CBS Records returns for a spin

Execs see label's acts integrated into eye network shows

CBS Corp. is reaching into its past for its latest business proposition by launching its own label, CBS Records, to be overseen by Jack Sussman, executive vp specials, music and live events at CBS Entertainment.

CBS Records is starting out small, with three artists, and plans to grow the roster to eight acts by the end of the label's first year. Likewise, staffing will be kept at a minimum, with five hirings expected next month and the possibility of five more in the first year. In addition to outsourcing some functions, the label will be a part of CBS Corp. and will draw upon the existing infrastructure of CBS and that of CBS Interactive.

Said Leslie Moonves, president and CEO of CBS Corp., "CBS is one of the most powerful entertainment brands in the world, and music represents a natural and complementary extension of our content assets."

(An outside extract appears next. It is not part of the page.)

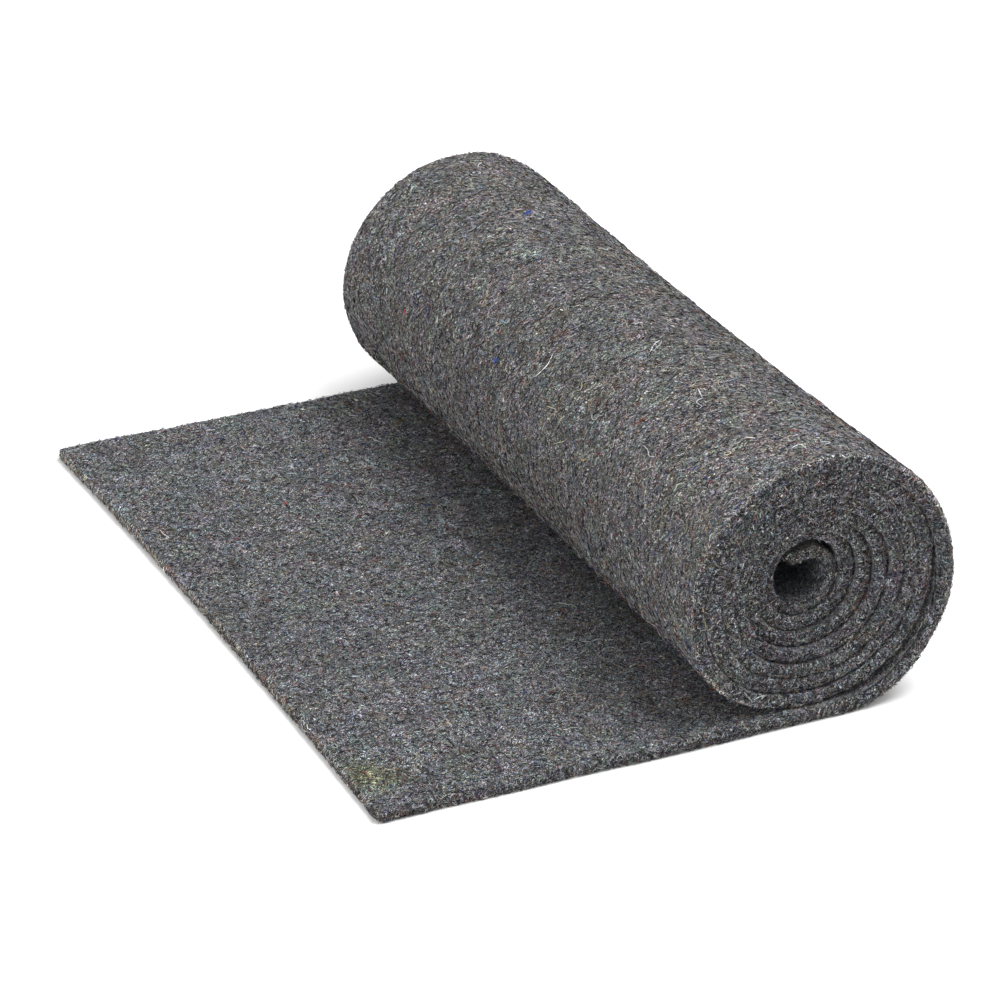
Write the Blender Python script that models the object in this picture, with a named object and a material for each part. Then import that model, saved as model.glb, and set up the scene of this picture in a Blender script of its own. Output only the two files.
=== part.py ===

CBS bought Columbia Records in 1938 and then sold its CBS Records business to Sony Corp. in 1988 for $2 billion in a deal engineered by then-label chief Walter Yetnikoff. While CBS is hoping to latch onto some of the magic it created during its 50-year stewardship of Columbia, the startup will leave the traditional record label model as the last step in its sales process. Instead, the new CBS will concentrate on building an imprint to take advantage of digital sales and distribution capabilities and the power of television.

"It's a unique moment in time," Sussman said. "While record labels are shrinking, consolidating and dropping acts, television wants more music integrated in its programming and in a bigger way. … In primetime television for one season on CBS, there were 2,200 unique song placements — and that's not counting daytime or shows that air any other outlets. Digital sales are getting bigger, and primetime television is still the best place to sell anything, even music."

CBS executives envision the integration of songs from CBS Records artists into the network's programming, with call-outs at the end of the shows providing artist and purchase information. Larry Jenkins, a consultant for the new label who runs his own management company, LJ Entertainment, said music will be sold through, Apple's iTunes Store and other digital or wireless merchants.

"Our artists will have access to an incredibly powerful medium — television — to drive music sales," said Nancy Tellem, president of CBS Paramount Network Television Entertainment Group. "Our television producers will have greater flexibility to use music as a creative enhancement in their shows, and our company will be able to reduce the network and studio's music licensing cost center while transforming it into a new revenue stream."

TV sources suggest that, thanks to sync licensing deals, if each artist gets enough songs placed in television shows, the record label could be at break-even before it sells its first download or CD. While the label will report to Tellem, the network will continue to use music by other record labels and independents artists as well, the executives said.

If digital sales warrant it, CBS Records will offer physical product. But executives at the company said they will do so sans long-term deals. Jenkins said the label will work with its artists and its artists' managers to decide what sort of distribution deals make the most sense. Sometimes that might mean the label will put the record out itself through an independent distributor, or it might mean going through an existing label or a retailer.

"We will do those deals on an artist-by-artist basis, and maybe even a project-by project basis," Jenkins said.

So far, CBS has signed Will Dailey, P.J. Olsson and indie rock band Senor Happy. Dailey was named best male singer-songwriter at the 2006 Boston Music Awards and will soon release his debut album "Back Flipping Forward." A song on that album, "Grand Opening," was featured on the Nov. 29 episode of CBS' "Jericho." Senor Happy's album "I'm Sorry" will be released by CBS Records next month, and one of the songs on it, "Love If You're Real," will be featured on tonight's episode of "Ghost Whisperer." Olsson has released three albums since his 1998 self-titled debut and is recording an album for the label.

Ed Christman is senior retail correspondent at Billboard.